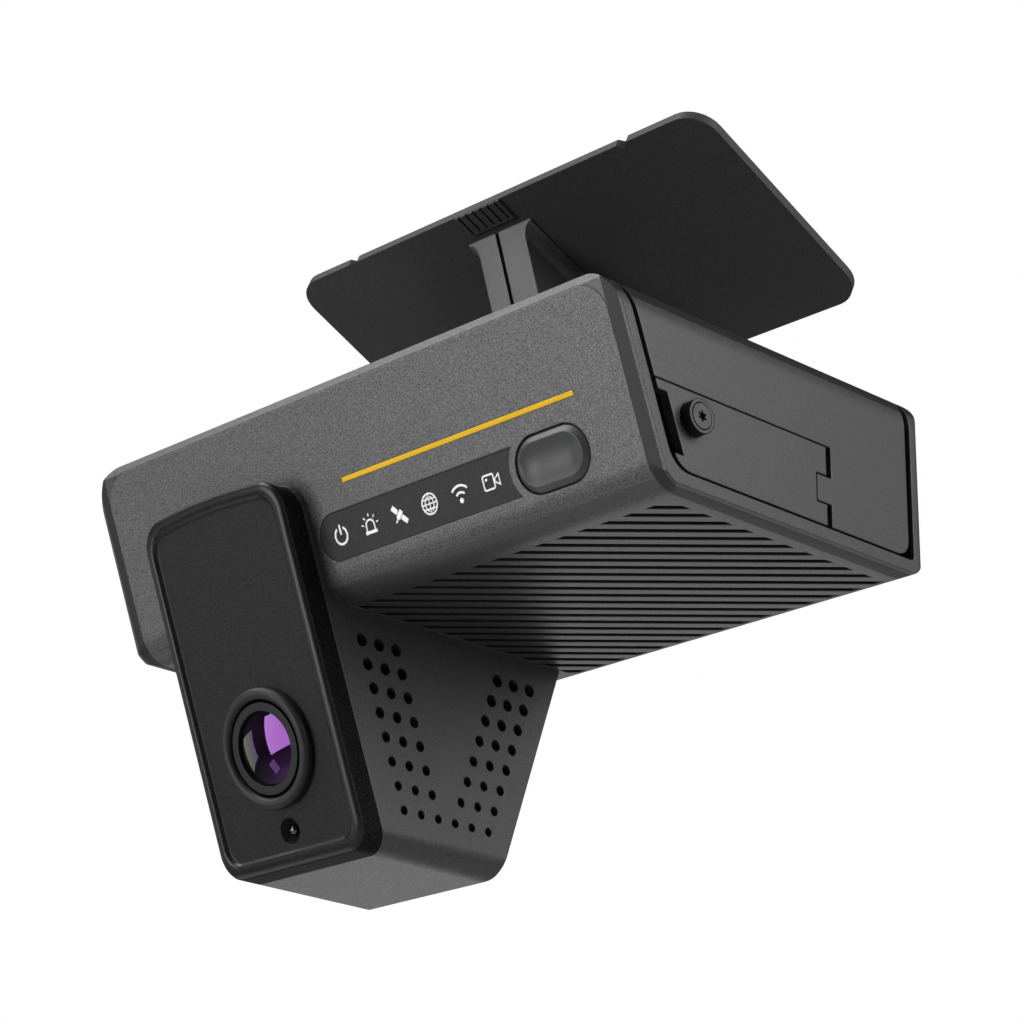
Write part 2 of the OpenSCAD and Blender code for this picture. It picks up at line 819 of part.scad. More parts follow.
// The lens parts are turned about the lens axis; profiles are radius by distance along the axis
module on_cabin_lens() {
    on_face(lens_x, lens_s) children();
}

module on_road_lens() {
    translate([0, body_d, road_z]) rotate([-90, 0, 0]) children();
}

module lens_bezel(low, high) {
    inner = barrel_r + 0.45;
    outer = barrel_r + 2.4;
    rotate_extrude()
        polygon(rounded([[inner, low], [outer, low], [outer, high], [inner, high]],
            [0, 0, 0.9, 0.9], 6));
}

module lens_barrel(back, front) {
    rotate_extrude()
        polygon([[lens_r - 1.2, back], [barrel_r, back], [barrel_r, front], [lens_r + 0.05, front],
            [lens_r + 0.05, front - 1.6], [lens_r - 1.2, front - 2.4]]);
}

// A domed front element with a shallow cone for its back
module lens_glass(back, rise) {
    ball = (lens_r * lens_r + rise * rise) / (2 * rise);
    top = back + 0.4 + rise;
    function dome_height(r) = top - ball + sqrt(ball * ball - r * r);
    radii = [for (i = [0 : 12]) lens_r * (1 - i / 12)];
    rotate_extrude() polygon(concat([[0, back]], [for (r = radii) [r, dome_height(r)]]));
}

module cabin_lens_bezel() {
    color("#1a1a1c") placed() on_cabin_lens() lens_bezel(recess_n, recess_n + 1.7);
}

module cabin_lens_barrel() {
    color("#242527") placed() on_cabin_lens() lens_barrel(-9, recess_n + 0.5);
}

module cabin_lens_ring() {
    low = recess_n + 0.5;
    high = low + 0.7;
    color("#3a3b3d") placed() on_cabin_lens() rotate_extrude()
        polygon([[lens_r + 0.05, low], [barrel_r, low], [barrel_r, high], [lens_r + 0.05, high]]);
}

module cabin_lens_glass() {
    color("#5a2f6a") placed() on_cabin_lens() lens_glass(recess_n + 0.3, 1.1);
}

module cabin_sensor_board() {
    color("#1f6b3a") placed() on_cabin_lens() {
        translate([-8.5, -9, -10.2]) cube([17, 18, 1.2]);
        translate([-3, -3, -9]) cube([6, 6, 0.9]);
    }
}

module light_sensor() {
    color("#d8d8e0") placed() on_face(lens_x - 0.1, sensor_s, seat_n + 1.2) {
        cylinder(r = 0.95, h = 1.2);
        translate([0, 0, 1.2]) sphere(r = 0.95, $fn = 24);
    }
}

module infrared_board() {
    color("#17251c") placed() on_face(0, 0, seat_n) difference() {
        translate([pod_x - 13.5, -69, 0]) cube([27, 33, 1.2]);
        translate([lens_x, -lens_s, -1]) cylinder(r = barrel_r + 0.4, h = 4);
    }
}

module infrared_leds() {
    color("#303038") placed() for (x = [-10.5, 10.5], s = [39, 44.5])
        on_face(pod_x + x, s, seat_n + 1.2) cylinder(r = 1.3, h = 1.1);
}

module speaker() {
    color("#202022") placed() translate([0, 38, -17]) rotate([0, 90, 0]) {
        translate([0, 0, pod_right - pod_wall - 1.6]) cylinder(r = 10, h = 1.6);
        translate([0, 0, pod_right - pod_wall - 3.6]) cylinder(r1 = 6, r2 = 9, h = 2);
        translate([0, 0, pod_right - pod_wall - 6]) cylinder(r = 6, h = 2.4);
    }
}

// ---- Road camera ----

module road_lens_bezel() {
    color("#1a1a1c") placed() on_road_lens() lens_bezel(0, 1.7);
}

module road_lens_barrel() {
    color("#242527") placed() on_road_lens() lens_barrel(-13.4, 1);
}

module road_lens_glass() {
    color("#2f3f6a") placed() on_road_lens() lens_glass(-0.6, 1.6);
}

module road_sensor_board() {
    color("#1f6b3a") placed() on_road_lens() {
        translate([-10, -8.2, -14.6]) cube([20, 15.5, 1.2]);
        translate([-3, -3, -13.4]) cube([6, 6, 0.9]);
    }
}

// ---- Electronics inside the body ----

module main_board() {
    color("#1f6b3a") placed() difference() {
        box([-52, 15.5, board_z], [52, 60, board_top]);
        for (x = rail_x, y = rail_y) translate([x, y, board_z - 1]) cylinder(r = 1.4, h = 4);
    }
}

module board_screws() {
    color("#8c8e91") placed() for (x = rail_x, y = rail_y) translate([x, y, 0]) difference() {
        union() {
            translate([0, 0, 5]) cylinder(r = 1.2, h = board_top - 5 + 0.2);
            translate([0, 0, board_top]) cylinder(r = 2.2, h = 1.4);
        }
        translate([0, 0, board_top + 0.7]) cylinder(r = 0.7, h = 1, $fn = 6);
    }
}

module heat_sink() {
    color("#9a9da1") placed() {
        box([-8, 20, board_z - 1.5], [34, 46, board_z]);
        for (i = [0 : 9]) box([-8 + i * 4.5, 20, 3.2], [-6.5 + i * 4.5, 46, board_z - 1.4]);
    }
}

module processor_shield() {
    color("#b4b6b8") placed() box([-6, 24, board_top], [12, 46, board_top + 2.2]);
}

module modem_module() {
    color("#9ea0a2") placed() box([14, 26, board_top], [36, 48, board_top + 2.4]);
}

module supercapacitors() {
    can_r = 5;
    color("#2c4a7a") placed() for (y = [24, 36])
        translate([-30, y, board_top + can_r + 0.05]) rotate([0, 90, 0]) cylinder(r = can_r, h = 22);
}

module satellite_antenna() {
    color("#c9b68c") placed() box([-50, 27, board_top], [-32, 45, board_top + 4]);
}

module card_socket() {
    color("#a9abad") placed() difference() {
        box([37, 24, board_top], [52.5, 38, board_top + 2]);
        box([38, 25.2, board_top + 0.5], [53, 36.8, board_top + 1.5]);
    }
}

module memory_card() {
    color("#202124") placed() box([38.6, 25.4, board_top + 0.5], [53.6, 36.4, board_top + 1.4]);
}

module sim_socket() {
    color("#a9abad") placed() difference() {
        box([37, 24, board_z - 2.2], [52.5, 39, board_z]);
        box([38, 25.2, board_z - 1.7], [53, 37.8, board_z - 0.6]);
    }
}

module sim_card() {
    color("#d8c27a") placed() box([38.6, 25.4, board_z - 1.7], [53.4, 37.6, board_z - 0.9]);
}

module power_socket() {
    color("#e4e2da") placed() difference() {
        box([-46, 57.5, board_top], [-34, body_d, board_top + 8]);
        box([-44.7, 59.5, board_top + 1.3], [-35.3, body_d + 1, board_top + 6.7]);
    }
}

// ---- Service door ----

// The door's outline seen from its side, with its finger notch and a cut-out round the housing's
// tongue
module door_outline() {
    low = skin_floor;
    difference() {
        polygon(rounded([[face_y(low, -door_front_n), low], [door_rear, low], [door_rear, door_top],
            [face_y(door_top, -door_front_n), door_top]], [4, 0, 0, 0]));
        translate([tongue_y - door_gap, tongue_low - door_gap])
            square([5, tongue_high - tongue_low + 2 * door_gap]);
        polygon([[face_y(13.9, 0), 13.9], [face_y(13.9, -door_front_n) + 1.9, 13.9],
            [face_y(5, -door_front_n) + 1.9, 5], [face_y(5, 0), 5]]);
    }
}

module hinge_pin(low, high) {
    translate([hinge_x, hinge_y, low]) cylinder(r = hinge_r, h = high - low);
}

module hinge_hole(low, high) {
    translate([hinge_x, hinge_y, low]) cylinder(r = hinge_r + running_fit, h = high - low);
}

module service_door() {
    color("#505154") placed() difference() {
        union() {
            along_x(half_w - door_t, half_w) door_outline();
            translate([half_w - 0.5, door_screw_y, door_screw_z]) rotate([0, 90, 0])
                cylinder(r = boss_r, h = boss_h + 0.5);
            hinge_pin(floor_t - 1.3, skin_floor + 0.5);
            hinge_pin(door_top - 0.5, door_top + 0.9);
        }
        translate([half_w - 5, door_screw_y, door_screw_z]) rotate([0, 90, 0]) {
            cylinder(r = 1.1, h = 10);
            translate([0, 0, 5 + boss_h - 1]) cylinder(r = 2.1, h = 5);
        }
    }
}

module door_screw() {
    top = half_w + boss_h;
    star_w = 1.7;
    color("#6e7073") placed() translate([0, door_screw_y, door_screw_z]) rotate([0, 90, 0])
        difference() {
            union() {
                translate([0, 0, half_w - 3.6]) cylinder(r = 1, h = boss_h + 2.7);
                translate([0, 0, top - 1]) cylinder(r = 1.95, h = 1.05);
            }
            for (a = [0, 60, 120])
                translate([0, 0, top]) rotate(a) cube([star_w, 0.4, 1.2], center = true);
            translate([0, 0, top - 0.6]) cylinder(r = star_w * 0.3, h = 1);
        }
}

windscreen_plate();
adhesive_pad();
bracket_arm();
arm_screws();
pivot_screw();
pivot_nut();
lower_housing();
upper_housing();
case_screws();
front_fascia();
accent_line();
status_window();
status_symbols();
push_button();
tactile_switch();
control_board();
status_leds();
pod_front_panel();
cabin_lens_bezel();
cabin_lens_barrel();
cabin_lens_ring();
cabin_lens_glass();
cabin_sensor_board();
light_sensor();
infrared_board();
infrared_leds();
speaker();
road_lens_bezel();
road_lens_barrel();
road_lens_glass();
road_sensor_board();
main_board();
board_screws();
heat_sink();
processor_shield();
modem_module();
supercapacitors();
satellite_antenna();
card_socket();
memory_card();
sim_socket();
sim_card();
power_socket();
service_door();
door_screw();
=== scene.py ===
"""Looks of the windscreen dash camera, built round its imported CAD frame.

Lengths in the small helpers are in millimetres and in the body's own coordinates, as in part.scad: 0 is
the middle of the body's width, the plane of its front top edge and the level of its underside. at() turns
them into the frame.
"""

import json
import math

import bmesh
import bpy
from mathutils import Matrix, Vector


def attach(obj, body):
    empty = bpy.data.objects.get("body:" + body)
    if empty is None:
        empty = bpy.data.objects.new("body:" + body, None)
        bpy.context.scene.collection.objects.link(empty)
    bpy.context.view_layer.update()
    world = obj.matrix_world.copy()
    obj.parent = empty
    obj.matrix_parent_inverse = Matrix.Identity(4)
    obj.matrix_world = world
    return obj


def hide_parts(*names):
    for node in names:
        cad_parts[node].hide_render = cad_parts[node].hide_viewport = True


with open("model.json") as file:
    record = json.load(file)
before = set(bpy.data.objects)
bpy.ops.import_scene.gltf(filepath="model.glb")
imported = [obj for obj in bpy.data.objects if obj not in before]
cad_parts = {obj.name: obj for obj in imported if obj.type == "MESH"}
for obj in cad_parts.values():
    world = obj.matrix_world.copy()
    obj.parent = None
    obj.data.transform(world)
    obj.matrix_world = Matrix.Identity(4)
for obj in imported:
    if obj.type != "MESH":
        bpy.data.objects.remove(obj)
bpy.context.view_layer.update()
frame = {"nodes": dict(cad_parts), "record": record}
NODES = frame["nodes"]

MM = 0.001

# The body: its height, the lean of its front face, and how far that face's foot stands back
BODY_H = 30.6
FACE_SETBACK = 11.7
FACE_TILT = math.atan(FACE_SETBACK / BODY_H)

# The windscreen plate: the middle of its near edge, its slope, its depth, and the pad on it
PLATE_TILT = math.radians(25)
PLATE_EDGE = Vector((0.9, 32.3, 72.3))
PLATE_D = 44
PAD_T = 0.9

# The pod and its black panel; n is a distance out of the front face, s one down its slope
POD_X = -29
POD_W = 34
POD_DROP = 38
POD_R = 4
PANEL_N = 5.2
RECESS_N = 4.6
PANEL_TOP_S = 11.3
PANEL_TOP_R = 5
PANEL_ARCH = 0.5
HOLE_FLOOR_N = 3.4
LENS_HOLE_R = 7.9
SENSOR_HOLE_R = 1.1

# The lens and the light sensor on the front face, as (x, s)
LENS = (-28.5, 52.6)
SENSOR = (-28.6, 66.1)

# The screw on the side: its boss as (y, z), the boss's radius, and the floor of the screw's recess
BOSS = (16.8, 11.1)
BOSS_R = 2.65
SIDE_X = 60
SCREW_RECESS_X = 61.9

# The smooth band round each end of the body, painted dark as shade, from the body's middle
BAND_FROM = 57.3
BAND_TO = 59.4

# Grain of the textured plastic, in repeats per metre
SPARKLE_SCALE = 4200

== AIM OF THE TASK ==
This exercise asks for the lines from the line with "windscreen_plate();" to the line with "imported = [obj", both lines included, set down exactly and with nothing else.

== RESULT FOR THIS TASK ==
windscreen_plate();
adhesive_pad();
bracket_arm();
arm_screws();
pivot_screw();
pivot_nut();
lower_housing();
upper_housing();
case_screws();
front_fascia();
accent_line();
status_window();
status_symbols();
push_button();
tactile_switch();
control_board();
status_leds();
pod_front_panel();
cabin_lens_bezel();
cabin_lens_barrel();
cabin_lens_ring();
cabin_lens_glass();
cabin_sensor_board();
light_sensor();
infrared_board();
infrared_leds();
speaker();
road_lens_bezel();
road_lens_barrel();
road_lens_glass();
road_sensor_board();
main_board();
board_screws();
heat_sink();
processor_shield();
modem_module();
supercapacitors();
satellite_antenna();
card_socket();
memory_card();
sim_socket();
sim_card();
power_socket();
service_door();
door_screw();
=== scene.py ===
"""Looks of the windscreen dash camera, built round its imported CAD frame.

Lengths in the small helpers are in millimetres and in the body's own coordinates, as in part.scad: 0 is
the middle of the body's width, the plane of its front top edge and the level of its underside. at() turns
them into the frame.
"""

import json
import math

import bmesh
import bpy
from mathutils import Matrix, Vector


def attach(obj, body):
    empty = bpy.data.objects.get("body:" + body)
    if empty is None:
        empty = bpy.data.objects.new("body:" + body, None)
        bpy.context.scene.collection.objects.link(empty)
    bpy.context.view_layer.update()
    world = obj.matrix_world.copy()
    obj.parent = empty
    obj.matrix_parent_inverse = Matrix.Identity(4)
    obj.matrix_world = world
    return obj


def hide_parts(*names):
    for node in names:
        cad_parts[node].hide_render = cad_parts[node].hide_viewport = True


with open("model.json") as file:
    record = json.load(file)
before = set(bpy.data.objects)
bpy.ops.import_scene.gltf(filepath="model.glb")
imported = [obj for obj in bpy.data.objects if obj not in before]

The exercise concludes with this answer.